La sacramentalidad del matrimonio no es tampoco una propiedad esencial de la alianza matrimonial, sino el mismo matrimonio. Sí son propiedades esenciales la indisolubilidad o la unidad. El sacramento del matrimonio es el mismo matrimonio contemplado en el plano de la gracia.La sacramentalidad es un don divino, y no puede verse como una imposición. Dios no impone el matrimonio, pero si dos bautizados deciden casarse y lo hacen, sólo pueden casarse en el Señor, y por lo tanto recibir el sacramento: las gracias correlativas o un “derecho” a ellas, según sean sus disposiciones.

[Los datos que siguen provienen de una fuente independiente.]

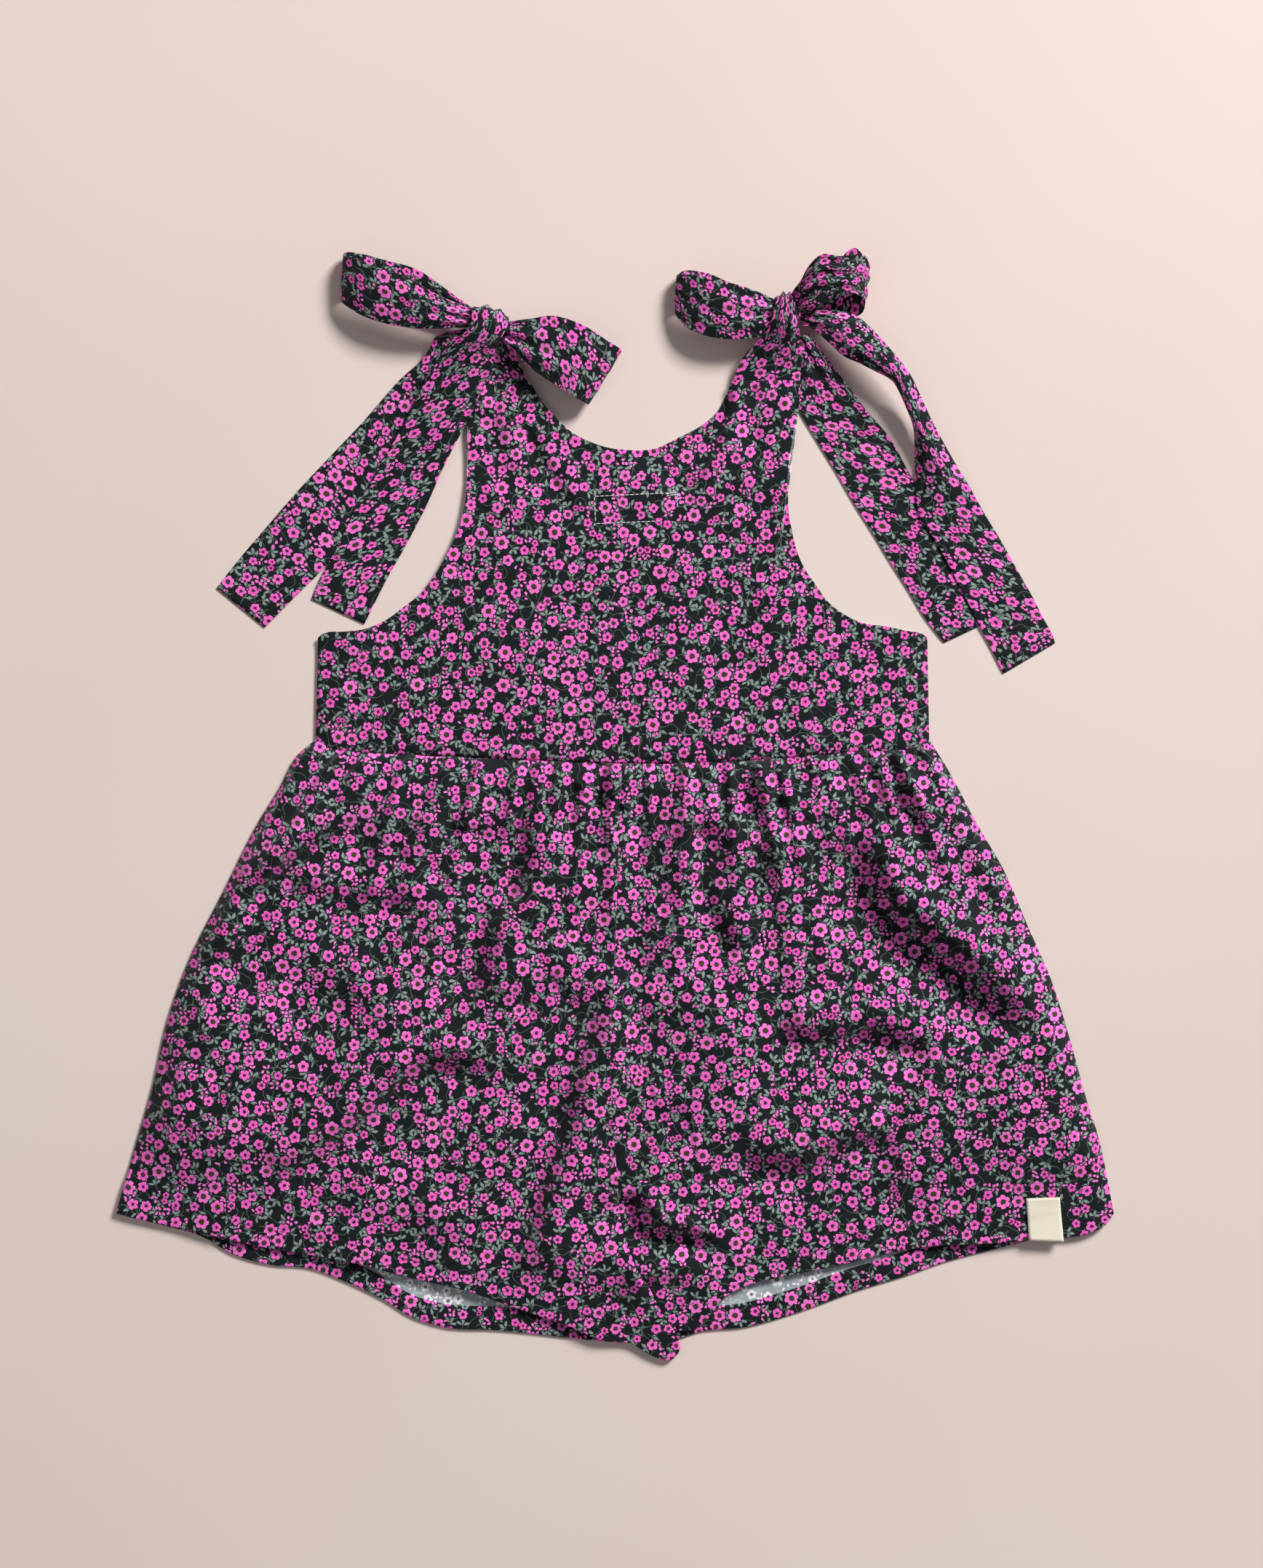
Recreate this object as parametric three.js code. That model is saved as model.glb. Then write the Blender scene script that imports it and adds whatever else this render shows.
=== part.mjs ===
// A toddler's sleeveless playsuit of printed cotton, laid flat with its back uppermost.
// Millimetres. +X is to the viewer's right, +Y towards the shoulders, +Z up from the surface it lies on.
import * as THREE from 'three';

// ---- Sizes of the cloth and the make -------------------------------------------------------
const CLOTH = 1.2;          // wall of one panel, seam allowances pressed in
const TIE = 1.8;            // wall of a tie, a turned tube of two layers pressed flat
const SEAM_GAP = 0.3;       // clear space left between sewn pieces
const HEM_DEPTH = 9.5;      // turned and stitched leg hem
const FOLD_RISE = CLOTH + SEAM_GAP;          // from one layer's middle to the next
const FRONT_MID = CLOTH / 2;                 // front panels lie on the surface
const BACK_MID = FRONT_MID + FOLD_RISE;      // back panels lie on the front ones
const HEM_STACK = 2 * FOLD_RISE;             // two turned hems lie between the layers at the leg edge
const GATHERS_PER_LEG = 9;
const GATHER_HEIGHT = 3.2;
const GATHER_FADE = 34;     // distance below the waist seam over which the gathers die out

// ---- Small tools -----------------------------------------------------------------------------
// A table's rows become objects with the named columns.
function table(columns, rows) {
  const names = columns.split(' ');
  return rows.map((row) => Object.fromEntries(names.map((name, i) => [name, row[i]])));
}

function mix(a, b, t) {
  return a + (b - a) * t;
}

function smooth(t) {
  const c = Math.min(1, Math.max(0, t));
  return c * c * (3 - 2 * c);
}

// A smooth line through a table's stations, read by share of its length.
function edge(rows) {
  const points = rows.map((row) => new THREE.Vector3(row.x, row.y, 0));
  const curve = new THREE.CatmullRomCurve3(points, false, 'centripetal');
  curve.arcLengthDivisions = 400;
  return (t) => curve.getPointAt(Math.min(1, Math.max(0, t)));
}

// ---- Outlines: one row per station -------------------------------------------------------
const WAIST_LEFT = table('x y', [
  [-147.0, 32.0], [-140.5, 28.2], [-124.0, 25.6], [-97.6, 24.3], [-55.8, 22.2], [3.2, 20.0],
]);
const WAIST_RIGHT = table('x y', [
  [3.2, 20.0], [63.6, 21.4], [92.2, 23.6], [118.3, 26.1], [145.9, 28.2], [154.0, 32.0],
]);
const LEFT_SIDE = table('x y', [
  [-147.0, 32.0], [-163.7, 10.0], [-190.9, -40.0], [-209.9, -78.3], [-219.5, -105.5], [-235.2, -167.0],
  [-244.9, -200.2],
]);
const RIGHT_SIDE = table('x y', [
  [154.0, 32.0], [177.0, -8.9], [202.0, -59.0], [223.4, -116.9], [236.7, -162.3], [244.3, -200.2],
]);
const CENTRE_SEAM = table('x y', [
  [3.2, 20.0], [0.4, -55.1], [-2.5, -133.7], [-0.4, -176.6], [5.0, -213.1], [15.7, -234.9],
  [28.2, -254.0],
]);
const FRONT_CENTRE = table('x y', [[3.2, 20.0], [0.7, -100.0], [0.7, -176.6], [5.0, -212.4], [21.1, -264.0]]);
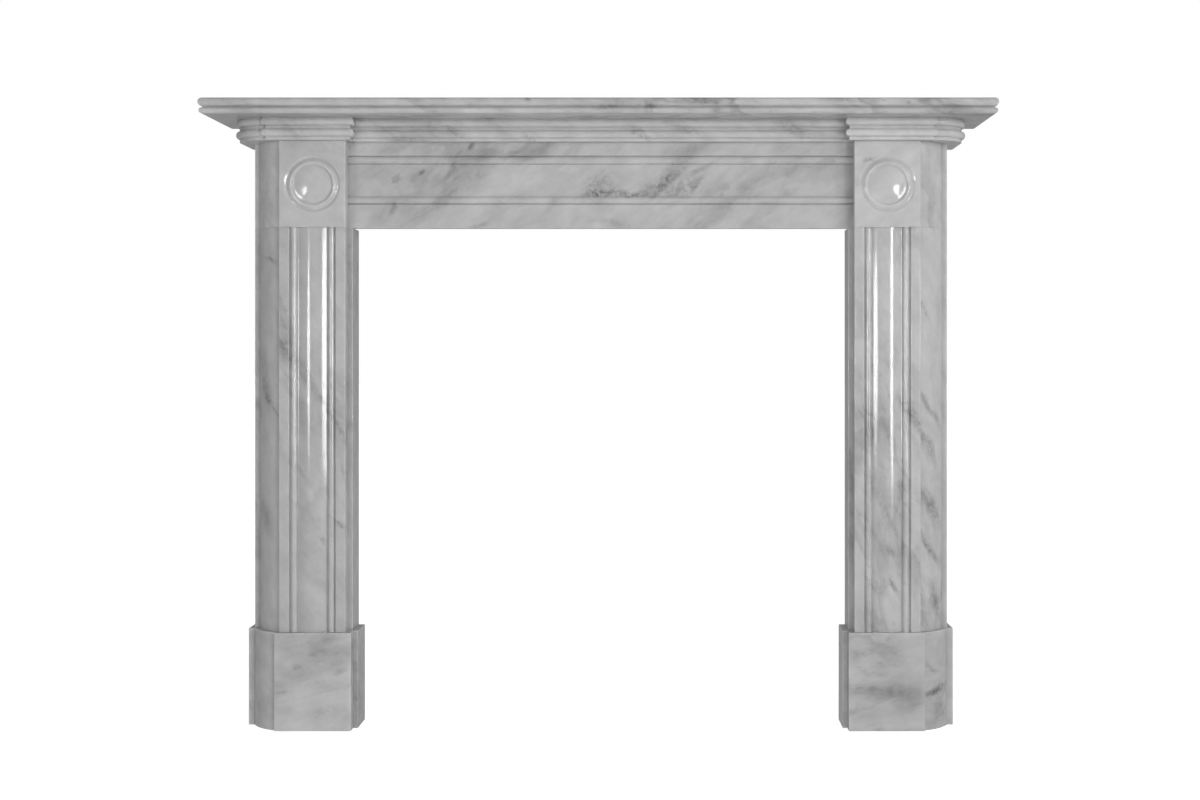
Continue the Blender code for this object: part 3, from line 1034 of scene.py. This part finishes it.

“La importancia de la sacramentalidad del matrimonio, y la necesidad de la fe para conocer y vivir plenamente esta dimensión, podría también dar lugar a algunos equívocos, tanto en la admisión al matrimonio como en el juicio sobre su validez. La Iglesia no rechaza la celebración del matrimonio a quien está bien dispuesto, aunque esté imperfectamente preparado desde el punto de vista sobrenatural, con tal de que tenga la recta intención de casarse según la realidad natural del matrimonio. En efecto, no se puede configurar, junto al matrimonio natural, otro modelo de matrimonio cristiano o con requisitos específicos” (Juan Pablo II, Discurso a la Rota de 2003, n. 8).